Over the past few essays, we’ve looked at AI through the lens of adoption for three key groups in food systems:

Ag-input producers, squeezed between distributors and multinationals, Farmers, making daily decisions with little margin for error and Post-harvest companies, struggling to preserve value in a system that loses up to 40% of food after harvest.

In each case, the pattern was clear: technology alone is not enough. Adoption hinges on whether AI passes the test of the Four Pillars—Ease of Use, Implementation Fit, ROI Clarity, and Context Relevance.

But there’s a bigger truth here: most of the world’s food is grown, sold, and moved by small and mid-size actors. They make up 90% of the food system that doesn’t have deep pockets, IT departments, or global reach. If AI is to truly transform agriculture, it must work for them.


Principles for AI in Food Systems

  1. Design for Simplicity


    If a farmer can’t use it on WhatsApp, or a pack-house manager can’t operate it with a smartphone, adoption will stall. Technology must hide complexity, not add it.


  2. Integrate, Don’t Replace


    AI should fit into existing workflows—sales systems, farm routines, logistics networks—rather than demanding new infrastructure or radical behavior change.


  3. Show the Money (or the Savings)


    ROI must be obvious. Whether it’s lower spoilage, reduced costs, or higher yields, the benefit must be visible and measurable within a season, not years down the road.


  4. Respect the Local Context


    Agriculture is not uniform. What works for an Iowa corn farmer may not work for an Indian smallholder or a Mediterranean cooperative. AI must adapt to local crops, climates, and cultures.

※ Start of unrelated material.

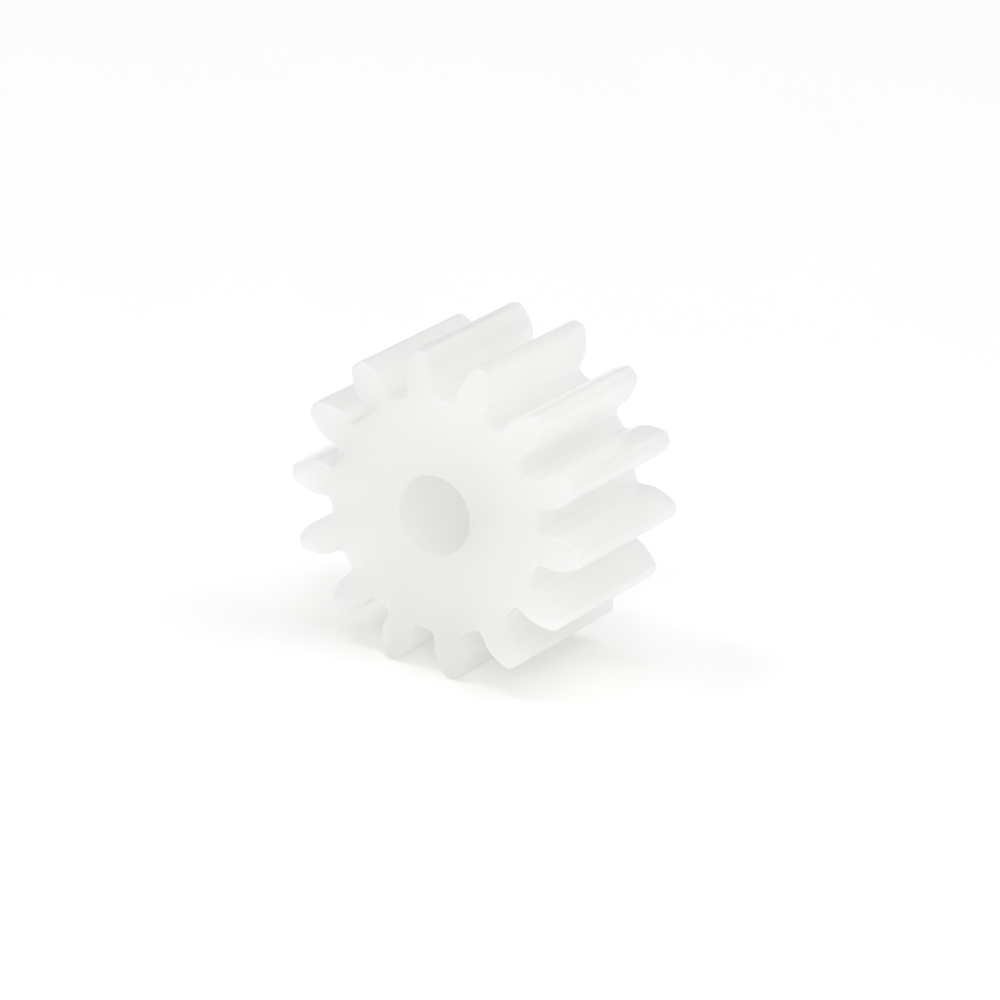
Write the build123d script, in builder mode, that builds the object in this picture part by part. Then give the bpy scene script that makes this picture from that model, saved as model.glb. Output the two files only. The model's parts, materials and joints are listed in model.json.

  5. Rethink the Business Model


    Especially for farmers, affordability is the toughest nut to crack. Assume they won’t pay directly. Instead, capture value through input companies, cooperatives, insurers, or governments, who have more capital and stronger incentives.


  6. Build Trust and Transparency


    Farmers and SMEs are wary of being treated as data sources rather than beneficiaries. Clear communication about data use, privacy, and value sharing is essential for long-term adoption.


From Hype to Impact

The last decade of ag-tech has been heavy on innovation and light on adoption. That’s why we’ve seen so many startups struggle, and why VC funding has slowed since 2022. The next wave will be different. Success won’t come from dazzling technology—it will come from solving the right problems in the right way for the right people.

If innovators, investors, and policymakers embrace these principles, AI can become a genuine force multiplier for the 90% of the food system that needs it most. And if not, it risks remaining another chapter in the long history of solutions in search of problems.